Saturday, September 02, 2017

This Week in Texas Methodist History  September 3



Annie Williams and Rebecca Toland Sail for Mission Field, Sept. 6, 1881

On September 6, 1881, Annie Williams (1860-1926) and Rebecca Toland (1859-1947)sailed from Galveston to Mexico to begin their lives of service in missions.  They were the first two missionaries sent from the Woman’s Foreign Missionary Society of the Texas Conference. 
The MEC began formal missionary efforts in 1819, but it was not until the late 19th century that women organized the societies that recruited and supported missionaries.  The missionaries sent by the women’s organizations were destined to have a major influence all around the world. 
Williams and Toland both attended Chappell Hill Female College, and volunteered for missions in Mexico.  They went first to Conception and the home of Rev. Joseph Norwood.  After about a week they decided that Toland should  go to Laredo and work in the Laredo Seminary (later Holding Institute) and for Williams to live with the Norwoods and study Spanish. 

In only two weeks (Sept. 19) Williams opened a school with 7 students enrolled.  She built the enrollment up to about 20 pupils and after Rev. and Mrs. Norwood moved on, was in charge of the Sunday School.  In the fall of 1882 she followed Toland to Laredo and joined the faculty of Laredo Seminary.  In 1883 she married Rev. J. F. Corbin, and they became a missionary couple who served in Mexico.  They stayed there until the Mexican Revolution when they moved to Los Angeles, California.  She died there in 1926.

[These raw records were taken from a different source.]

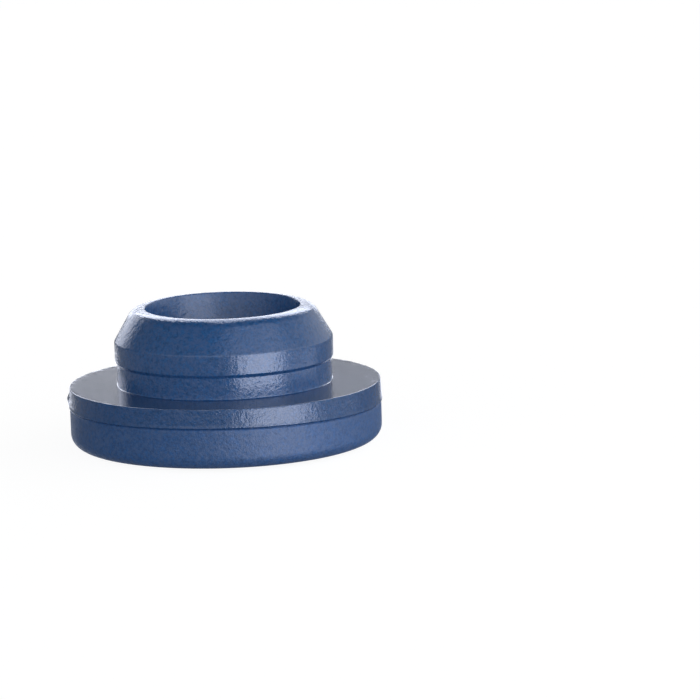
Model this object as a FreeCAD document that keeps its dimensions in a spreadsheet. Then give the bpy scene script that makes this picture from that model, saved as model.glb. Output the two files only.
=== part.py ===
import FreeCAD, Part
import math
import os
import Sketcher

# Serum vial stopper, 20 mm finish, moulded in one piece from blue-grey butyl rubber.
# It stands on the crests of the target ring and ribs of its flange, with the plug up.
# Z is the axis, and Z = 0 is the plane of those crests. All sizes are in millimetres.

NODE = "stopper"

# Driving sizes. Heights on the plug are stacked upwards from the sealing face.
SIZES = [
    ("flange_diameter", 19.0, "trimmed tier, the widest of the stopper"),
    ("flange_thickness", 3.62, "top face to sealing face"),
    ("flange_edge_radius", 0.8, "rounded edge round the top face"),
    ("trimmed_height", 1.2, "tier cut by the trimming die, next to the sealing face"),
    ("trim_step", 0.05, "how far the moulded tier lies inside the trimmed one"),
    ("trim_groove_depth", 0.07, "fine groove where the two tiers meet"),
    ("trim_groove_width", 0.14, "its width along the wall"),
    ("sealing_edge_bevel", 0.08, "broken edge round the sealing face"),
    ("neck_diameter", 13.0, "plug between the sealing face and the step"),
    ("neck_height", 1.2, "sealing face to the foot of the step"),
    ("neck_foot_bevel", 0.12, "slope at the foot of the neck"),
    ("step_height", 0.28, "sloping step from neck to band"),
    ("band_diameter", 13.24, "sealing band, a press fit in the bore of the vial"),
    ("band_height", 1.2, "straight length of the band"),
    ("lead_in_height", 1.98, "cone above the band"),
    ("tip_diameter", 10.96, "cone at the end of the plug, before rounding"),
    ("rim_wall", 0.38, "rubber between cone and hollow at the plug's end, before rounding"),
    ("rim_outer_radius", 0.42, "rounded end of the plug, outer side"),
    ("rim_inner_radius", 0.14, "rounded end of the plug, inner side"),
    ("hollow_floor_diameter", 8.3, "hollow at its floor"),
    ("hollow_floor_radius", 0.9, "fillet round the floor of the hollow"),
    ("septum_thickness", 2.9, "rubber that a needle passes, top face to hollow floor"),
    ("bead_height", 0.25, "ring and ribs above the top face"),
    ("bead_lean", 0.15, "how far each side of the ring and ribs leans in to its crest"),
    ("ring_diameter", 5.1, "middle line of the target ring"),
    ("ring_width", 0.6, "width of the target ring"),
    ("rib_start_radius", 4.1, "inner end of each rib, from the axis"),
    ("rib_end_radius", 7.6, "outer end of each rib, from the axis"),
    ("rib_width", 0.56, "width of each rib"),
    ("rib_count", 4, "ribs round the axis"),
]

# Levels, radii and limited fillets that follow from the driving sizes.
DERIVED = [
    ("top_face_level", "=bead_height"),
    ("sealing_level", "=top_face_level + flange_thickness"),
    ("trim_level", "=sealing_level - trimmed_height"),
    ("groove_low_level", "=trim_level - trim_groove_width / 2"),
    ("groove_high_level", "=trim_level + trim_groove_width / 2"),
    ("step_level", "=sealing_level + neck_height"),
    ("band_level", "=step_level + step_height"),
    ("cone_level", "=band_level + band_height"),
    ("tip_level", "=cone_level + lead_in_height"),
    ("hollow_level", "=top_face_level + septum_thickness"),
    ("plug_root_level", "=sealing_level - flange_thickness / 4"),
    ("bead_root_level", "=top_face_level + flange_thickness / 12"),
    ("flange_outer", "=flange_diameter / 2"),
    ("moulded_outer", "=flange_outer - trim_step"),
    ("groove_outer", "=moulded_outer - trim_groove_depth"),
    ("neck_outer", "=neck_diameter / 2"),
    ("band_outer", "=band_diameter / 2"),
    ("tip_outer", "=tip_diameter / 2"),
    ("mouth_outer", "=tip_outer - rim_wall"),
    ("floor_outer", "=hollow_floor_diameter / 2"),
    ("ring_inner", "=(ring_diameter - ring_width) / 2"),
    ("ring_outer", "=(ring_diameter + ring_width) / 2"),
    ("rib_half", "=rib_width / 2"),
    ("rib_crest_half", "=rib_half - bead_lean"),
    ("rib_first", "=rib_start_radius + rib_half"),
    ("rib_last", "=rib_end_radius - rib_half"),
    ("ring_crest_inner", "=ring_inner + bead_lean"),
    ("ring_crest_outer", "=ring_outer - bead_lean"),
    ("bead_draft", "=atan(bead_lean / bead_height)"),
    ("rim_outer_round", "=min(rim_outer_radius; rim_wall * 1.12)"),
    ("rim_inner_round", "=min(rim_inner_radius; rim_wall * 0.37)"),
]

NEAR = 1e-4

doc = FreeCAD.newDocument("vial_stopper")
sheet = doc.addObject("Spreadsheet::Sheet", "sizes")


def fill_sheet():
    """Write every driving and derived size to the sheet, each under its alias."""
    rows = [(name, str(value), note) for name, value, note in SIZES]
    rows += [(name, formula, "") for name, formula in DERIVED]
    for row, (name, content, note) in enumerate(rows, start=1):
        sheet.set(f"A{row}", name)
        sheet.set(f"B{row}", content)
        sheet.set(f"C{row}", note)
        sheet.setAlias(f"B{row}", name)
    doc.recompute()


def size(name):
    """Value of one cell of the sheet."""
    return float(sheet.get(name))


def cell(name):
    """Expression that reads one cell of the sheet."""
    return f"{sheet.Name}.{name}"


def origin_feature(body, role):
    """The body's own origin plane or axis with this role."""
    for item in body.Origin.OriginFeatures:
        if item.Role == role:
            return item
    raise ValueError(f"no origin feature {role}")


def new_sketch(body, name, role):
    """Sketch on one of the body's own origin planes."""
    sketch = body.newObject("Sketcher::SketchObject", name)
    sketch.AttachmentSupport = [(origin_feature(body, role), "")]
    sketch.MapMode = "FlatFace"
    sketch.Visibility = False
    return sketch


def bind(sketch, label, name):
    """Give the newest constraint a label and tie it to a cell."""
    sketch.renameConstraint(sketch.ConstraintCount - 1, label)
    sketch.setExpression(f"Constraints.{label}", cell(name))


def fix_corner(sketch, index, label, across, up):
    """Fix the start of a line at two cells, or on an axis where the cell is None."""
    ways = ((across, "DistanceX", "across", -2), (up, "DistanceY", "up", -1))
    for name, kind, word, axis in ways:
        if name is None:
            sketch.addConstraint(Sketcher.Constraint("PointOnObject", index, 1, axis))
        else:
            rule = Sketcher.Constraint(kind, -1, 1, index, 1, size(name))
            sketch.addConstraint(rule)
            bind(sketch, f"{label}_{word}", name)


def closed_outline(sketch, corners):
    """Closed outline of straight lines. Each corner is (label, cell across, cell up)."""
    places = []
    for label, across, up in corners:
        x = size(across) if across else 0.0
        y = size(up) if up else 0.0
        places.append(FreeCAD.Vector(x, y, 0))
    count = len(places)
    for k in range(count):
        sketch.addGeometry(Part.LineSegment(places[k], places[(k + 1) % count]), False)
    for k in range(count):
        sketch.addConstraint(Sketcher.Constraint("Coincident", k, 2, (k + 1) % count, 1))
    for k, (label, across, up) in enumerate(corners):
        fix_corner(sketch, k, label, across, up)


def turned(body, kind, name, corners):
    """Revolution or Groove of an outline in the XZ plane, about the Z axis."""
    sketch = new_sketch(body, f"{name}_outline", "XZ_Plane")
    closed_outline(sketch, corners)
    feature = body.newObject(kind, name)
    feature.Profile = sketch
    feature.ReferenceAxis = (sketch, ["V_Axis"])
    feature.Angle = 360.0
    doc.recompute()
    return feature


def make_flange(body):
    """Disc with a moulded tier, the fine trim groove and the trimmed tier above it."""
    turned(body, "PartDesign::Revolution", "flange", [
        ("centre_low", None, "top_face_level"),
        ("edge_low", "moulded_outer", "top_face_level"),
        ("groove_low", "moulded_outer", "groove_low_level"),
        ("groove_deep", "groove_outer", "trim_level"),
        ("groove_high", "flange_outer", "groove_high_level"),
        ("edge_high", "flange_outer", "sealing_level"),
        ("centre_high", None, "sealing_level"),
    ])


def make_plug(body):
    """Neck, step, sealing band and lead-in cone, turned as one form on the flange."""
    turned(body, "PartDesign::Revolution", "plug", [
        ("centre_low", None, "plug_root_level"),
        ("root", "neck_outer", "plug_root_level"),
        ("step_low", "neck_outer", "step_level"),
        ("step_high", "band_outer", "band_level"),
        ("band_top", "band_outer", "cone_level"),
        ("tip", "tip_outer", "tip_level"),
        ("centre_high", None, "tip_level"),
    ])


def make_hollow(body):
    """Tapered hollow in the plug. Its floor is the inner face of the septum."""
    turned(body, "PartDesign::Groove", "hollow", [
        ("floor_centre", None, "hollow_level"),
        ("floor_edge", "floor_outer", "hollow_level"),
        ("mouth_edge", "mouth_outer", "tip_level"),
        ("mouth_centre", None, "tip_level"),
    ])


def make_target_ring(body):
    """Raised ring that marks the middle of the top face."""
    turned(body, "PartDesign::Revolution", "target_ring", [
        ("crest_inner", "ring_crest_inner", None),
        ("crest_outer", "ring_crest_outer", None),
        ("foot_outer", "ring_outer", "top_face_level"),
        ("root_outer", "ring_outer", "bead_root_level"),
        ("root_inner", "ring_inner", "bead_root_level"),
        ("foot_inner", "ring_inner", "top_face_level"),
    ])


def make_ribs(body):
    """Raised radial ribs with round ends, evenly spaced round the axis."""
    sketch = new_sketch(body, "rib_crest_outline", "XY_Plane")
    first, last, half = size("rib_first"), size("rib_last"), size("rib_crest_half")
    point = FreeCAD.Vector
    up = point(0, 0, 1)
    turn = math.pi / 2
    outer_end = Part.Circle(point(last, 0, 0), up, half)
    inner_end = Part.Circle(point(first, 0, 0), up, half)
    sketch.addGeometry(Part.LineSegment(point(first, -half, 0), point(last, -half, 0)), False)
    sketch.addGeometry(Part.ArcOfCircle(outer_end, -turn, turn), False)
    sketch.addGeometry(Part.LineSegment(point(last, half, 0), point(first, half, 0)), False)
    sketch.addGeometry(Part.ArcOfCircle(inner_end, turn, 3 * turn), False)
    for piece in range(4):
        sketch.addConstraint(Sketcher.Constraint("Tangent", piece, 2, (piece + 1) % 4, 1))
    for arc, name in ((1, "rib_last"), (3, "rib_first")):
        sketch.addConstraint(Sketcher.Constraint("PointOnObject", arc, 3, -1))
        sketch.addConstraint(Sketcher.Constraint("DistanceX", -1, 1, arc, 3, size(name)))
        bind(sketch, name, name)
    sketch.addConstraint(Sketcher.Constraint("Radius", 1, half))
    bind(sketch, "rib_crest_end", "rib_crest_half")
    rib = body.newObject("PartDesign::Pad", "rib")
    rib.Profile = sketch
    rib.setExpression("Length", cell("bead_root_level"))
    rib.setExpression("TaperAngle", cell("bead_draft"))
    doc.recompute()
    ribs = body.newObject("PartDesign::PolarPattern", "ribs")
    ribs.Originals = [rib]
    ribs.Axis = (origin_feature(body, "Z_Axis"), [""])
    ribs.Angle = 360.0
    ribs.setExpression("Occurrences", cell("rib_count"))
    body.Tip = ribs
    doc.recompute()


def circle_at(shape, radius, level):
    """Name of the circular edge round the Z axis that has this radius at this level."""
    for index, edge in enumerate(shape.Edges, start=1):
        curve = edge.Curve
        if not isinstance(curve, Part.Circle):
            continue
        centre = curve.Center
        off_axis = math.hypot(centre.x, centre.y)
        gap = max(abs(curve.Radius - radius), abs(centre.z - level), off_axis)
        if gap < NEAR:
            return f"Edge{index}"
    raise ValueError(f"no circle of radius {radius} at {level}")


def work_edge(body, kind, name, amount, outer, level):
    """Fillet or Chamfer on the circle that two cells name, sized by a third cell."""
    base = body.Tip
    edge = circle_at(base.Shape, size(outer), size(level))
    feature = body.newObject(kind, name)
    feature.Base = (base, [edge])
    feature.setExpression("Radius" if kind.endswith("Fillet") else "Size", cell(amount))
    body.Tip = feature
    doc.recompute()


def finish_edges(body):
    """Moulded radii, and the small bevels beside the sealing face."""
    fillet, bevel = "PartDesign::Fillet", "PartDesign::Chamfer"
    work_edge(body, fillet, "rim_outer_edge", "rim_outer_round", "tip_outer", "tip_level")
    work_edge(body, fillet, "rim_inner_edge", "rim_inner_round", "mouth_outer", "tip_level")
    work_edge(body, fillet, "floor_edge", "hollow_floor_radius", "floor_outer", "hollow_level")
    work_edge(body, fillet, "flange_edge", "flange_edge_radius", "moulded_outer", "top_face_level")
    work_edge(body, bevel, "neck_foot", "neck_foot_bevel", "neck_outer", "sealing_level")
    work_edge(body, bevel, "sealing_edge", "sealing_edge_bevel", "flange_outer", "sealing_level")


def make_stopper():
    """The whole stopper as one body."""
    body = doc.addObject("PartDesign::Body", NODE)
    body.Label = NODE
    make_flange(body)
    make_plug(body)
    make_hollow(body)
    make_target_ring(body)
    make_ribs(body)
    finish_edges(body)
    return body


def check_document():
    """Stop if any object failed to compute."""
    for item in doc.Objects:
        if "Invalid" in item.State or "Error" in item.State:
            raise ValueError(f"{item.Name} failed: {item.State}")


def write_part(body):
    """Write the body's one closed solid to its file."""
    shape = body.Shape
    if shape.isNull() or not shape.isValid() or len(shape.Solids) != 1:
        raise ValueError(f"{body.Label} is not one valid solid")
    os.makedirs("parts", exist_ok=True)
    shape.exportStep(os.path.join("parts", f"{body.Label}.step"))
    print(body.Label, "volume", round(shape.Volume, 3), "box", shape.BoundBox)


fill_sheet()
stopper = make_stopper()
check_document()
write_part(stopper)
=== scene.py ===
import math

import bpy
from mathutils import Matrix, Vector, noise


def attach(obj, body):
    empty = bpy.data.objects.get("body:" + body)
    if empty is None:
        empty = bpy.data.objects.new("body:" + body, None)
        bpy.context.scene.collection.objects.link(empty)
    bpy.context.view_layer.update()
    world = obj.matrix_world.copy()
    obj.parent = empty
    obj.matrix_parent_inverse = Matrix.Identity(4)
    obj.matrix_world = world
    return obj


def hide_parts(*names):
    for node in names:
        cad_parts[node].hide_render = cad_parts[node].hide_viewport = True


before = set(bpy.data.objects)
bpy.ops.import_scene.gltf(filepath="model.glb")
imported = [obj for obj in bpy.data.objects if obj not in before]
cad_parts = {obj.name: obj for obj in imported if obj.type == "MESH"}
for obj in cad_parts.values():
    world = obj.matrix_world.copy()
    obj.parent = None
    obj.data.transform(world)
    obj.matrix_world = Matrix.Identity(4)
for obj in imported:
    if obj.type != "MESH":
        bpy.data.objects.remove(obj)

# Serum vial stopper in blue-grey butyl rubber, standing on the beads of its top face.
# Sizes are in millimetres and angles in degrees. MM turns millimetres into the frame's metres.
MM = 0.001

# Levels above the crests of the target ring and ribs, and radii from the axis.
TOP_FACE = 0.25
SEALING_FACE = 3.87
PLUG_STEP = 5.2
BAND_FOOT = 5.35
CONE_FOOT = 6.55
PLUG_END = 8.5
HOLLOW_FLOOR = 3.15
FLANGE_RADIUS = 9.5
MOULDED_RADIUS = 9.45
NECK_RADIUS = 6.5
BAND_RADIUS = 6.62
PLUG_END_RADIUS = 5.48
MOUTH_RADIUS = 4.84
THROAT_RADIUS = 4.46
THROAT_LEVEL = 6.5
THROAT_ROUND = 2.0
FLOOR_RADIUS = 4.15

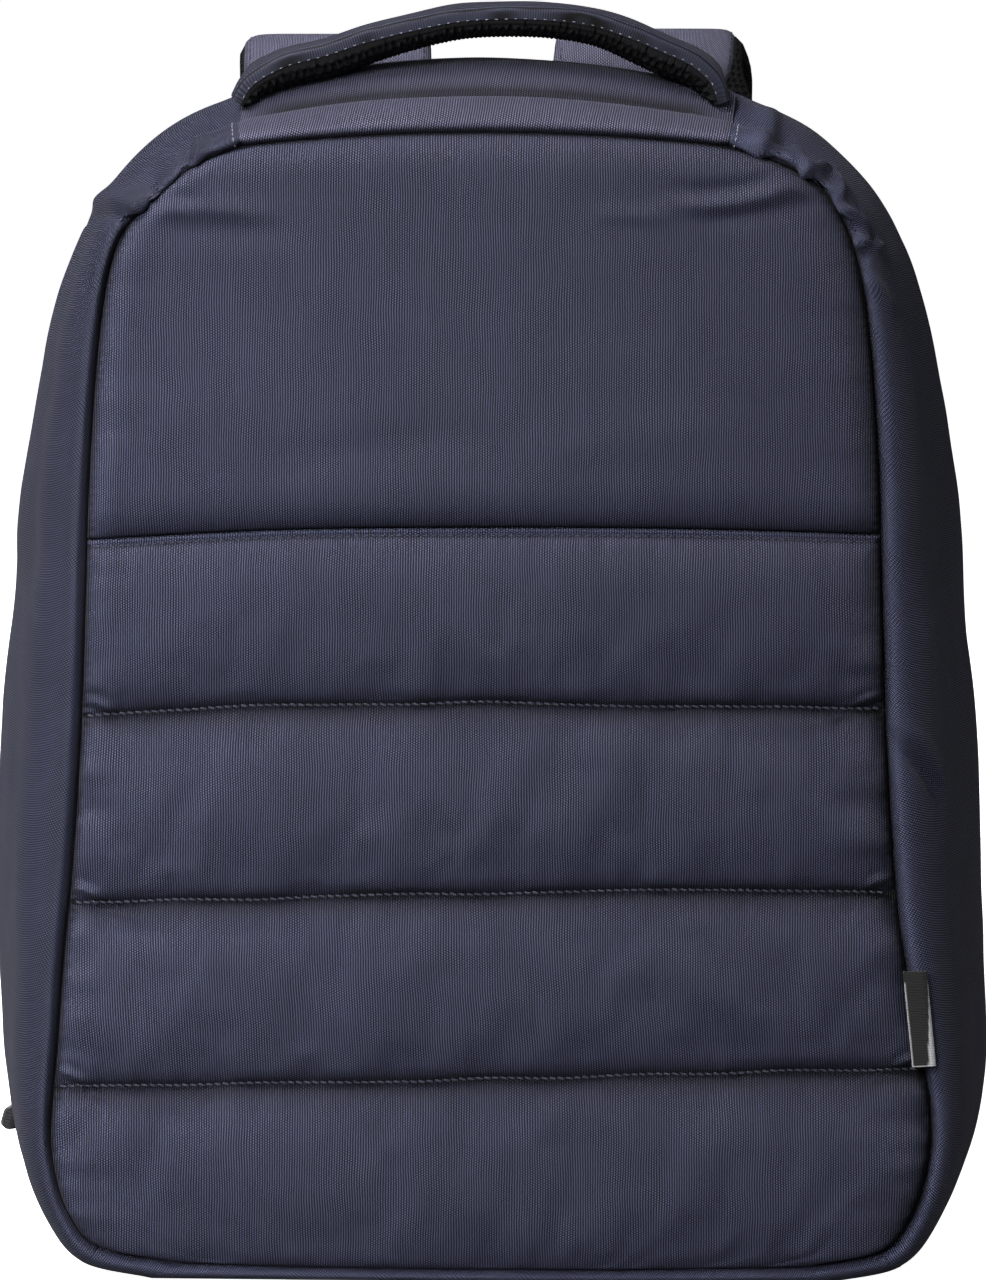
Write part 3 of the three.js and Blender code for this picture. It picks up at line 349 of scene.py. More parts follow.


# Thick open mesh: rounded cells and holes, which the material darkens as painted shade. Holes is 1 in a hole.
def makeAirMesh():
    group, given, made = newGroup(
        "airMesh",
        [("Place", "NodeSocketVector", None), ("Pitch", "NodeSocketFloat", 2.4)],
        [("Height", "NodeSocketFloat"), ("Holes", "NodeSocketFloat")],
    )
    parts = addNode(group, "ShaderNodeSeparateXYZ", {0: given["Place"]}).outputs
    flat = addNode(group, "ShaderNodeCombineXYZ", {0: parts[0], 1: parts[1], 2: 0.0}).outputs[0]
    scale = calculate(group, "DIVIDE", 1.0, given["Pitch"])
    cells = addNode(
        group, "ShaderNodeTexVoronoi", {"Vector": flat, "Scale": scale, "Randomness": 0.25}, feature="F1"
    ).outputs[0]
    hole = addNode(
        group, "ShaderNodeMapRange", {0: cells, 1: 0.2, 2: 0.42, 3: 1.0, 4: 0.0}, interpolation_type="SMOOTHSTEP"
    ).outputs[0]
    fibre = addNode(group, "ShaderNodeTexNoise", {"Vector": flat, "Scale": 2.2, "Detail": 2}).outputs[0]
    ridge = calculate(group, "SUBTRACT", 1.0, hole)
    group.links.new(calculate(group, "MULTIPLY_ADD", fibre, 0.3, ridge), made["Height"])
    group.links.new(hole, made["Holes"])
    return group


ribs, dye, airMesh = makeRibs(), makeDye(), makeAirMesh()


def newMaterial(name, **constants):
    material = bpy.data.materials.new(name)
    material.use_nodes = True
    shader = material.node_tree.nodes["Principled BSDF"]
    for label, value in constants.items():
        shader.inputs[label].default_value = value
    return material, material.node_tree, shader


def clothPlace(tree):
    return addNode(tree, "ShaderNodeAttribute", attribute_name="cloth", attribute_type="GEOMETRY").outputs["Vector"]


def placeGroup(tree, group, **values):
    node = addNode(tree, "ShaderNodeGroup", node_tree=group)
    for name, value in values.items():
        if isinstance(value, bpy.types.NodeSocket):
            tree.links.new(value, node.inputs[name])
        else:
            node.inputs[name].default_value = value
    return node.outputs


def scaledColour(tree, colour, factor):
    node = addNode(tree, "ShaderNodeVectorMath", {0: colour, "Scale": factor}, operation="SCALE")
    return node.outputs[0]


def bumpTo(tree, shader, height, distance, strength=1.0):
    bump = addNode(tree, "ShaderNodeBump", {"Height": height, "Distance": distance, "Strength": strength})
    tree.links.new(bump.outputs[0], shader.inputs["Normal"])


# Navy polyester cloth. A tint changes its colour for pieces that are lighter or darker.
clothLook = {
    "colour": (0.0318, 0.0352, 0.061),
    "ribPitch": 0.8,
    "ribDepth": 0.00014,
    "threadPitch": 0.8,
    "ribShade": 2.3,
    "roughness": 0.62,
    "sheen": 0.04,
    "paintedShadeStrength": 0.35,
}


def makeCloth(name, tint=(1, 1, 1), ribPitch=None, streaks=0.14):
    constants = {"Sheen Weight": clothLook["sheen"], "Sheen Roughness": 0.45, "Specular IOR Level": 0.22}
    material, tree, shader = newMaterial(name, **constants)
    place = clothPlace(tree)
    rib = placeGroup(
        tree, ribs, Place=place, Pitch=ribPitch or clothLook["ribPitch"], Thread=clothLook["threadPitch"]
    )
    uneven = placeGroup(tree, dye, Place=place, Streaks=streaks, Patches=0.1)
    shade = calculate(tree, "MULTIPLY_ADD", rib["Shade"], clothLook["ribShade"], 1 - clothLook["ribShade"] * 0.47)
    # The third value of the cloth place is painted shade above 0 and a painted highlight below 0; it darkens or
    # lightens the colour.
    nearSeam = addNode(tree, "ShaderNodeSeparateXYZ", {0: place}).outputs[2]
    paintedShadeFactor = calculate(tree, "MULTIPLY_ADD", nearSeam, -clothLook["paintedShadeStrength"], 1.0)
    factor = calculate(tree, "MULTIPLY", calculate(tree, "MULTIPLY", shade, uneven["Factor"]), paintedShadeFactor)
    colour = tuple(c * t for c, t in zip(clothLook["colour"], tint))
    tree.links.new(scaledColour(tree, colour, factor), shader.inputs["Base Color"])
    rough = calculate(tree, "MULTIPLY_ADD", rib["Shade"], -0.12, clothLook["roughness"] + 0.06)
    tree.links.new(rough, shader.inputs["Roughness"])
    bumpTo(tree, shader, rib["Height"], clothLook["ribDepth"])
    return material


navyCloth = makeCloth("navyCloth")
# The copy for the sides, base and rear band is darker as painted shade.
paintedShadedSideCloth = makeCloth("paintedShadedSideCloth", tint=(0.8, 0.8, 0.82), ribPitch=0.75)
# The top's copy is lighter as painted light.
paintedLitTopCloth = makeCloth("paintedLitTopCloth", tint=(1.62, 1.48, 1.34))
strapCloth = makeCloth("strapCloth", tint=(2.4, 2.2, 1.9), ribPitch=0.55)
handleCloth = makeCloth("handleCloth", tint=(0.66, 0.66, 0.64))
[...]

Toland worked at Laredo Seminary until 1890 when she transferred to the new school in San Luis Potosi.  She stayed there for 12 years and after the Spanish American War moved to Matanzas, Cuba.   She served there 23 years and became the first of the Texas Conference missionaries to be designated emerita.  Her total service---from 1881 to 1926--stands as one of the longest terms of service of her generation of missionaries.

She eventually moved to in Santiago, Cuba, and taught in the school named for her sister, Dr. Irene Toland, who had died in Cuba while caring for yellow fever patients. 
*Annie Williams was a granddaughter of the famous Samuel May Williams.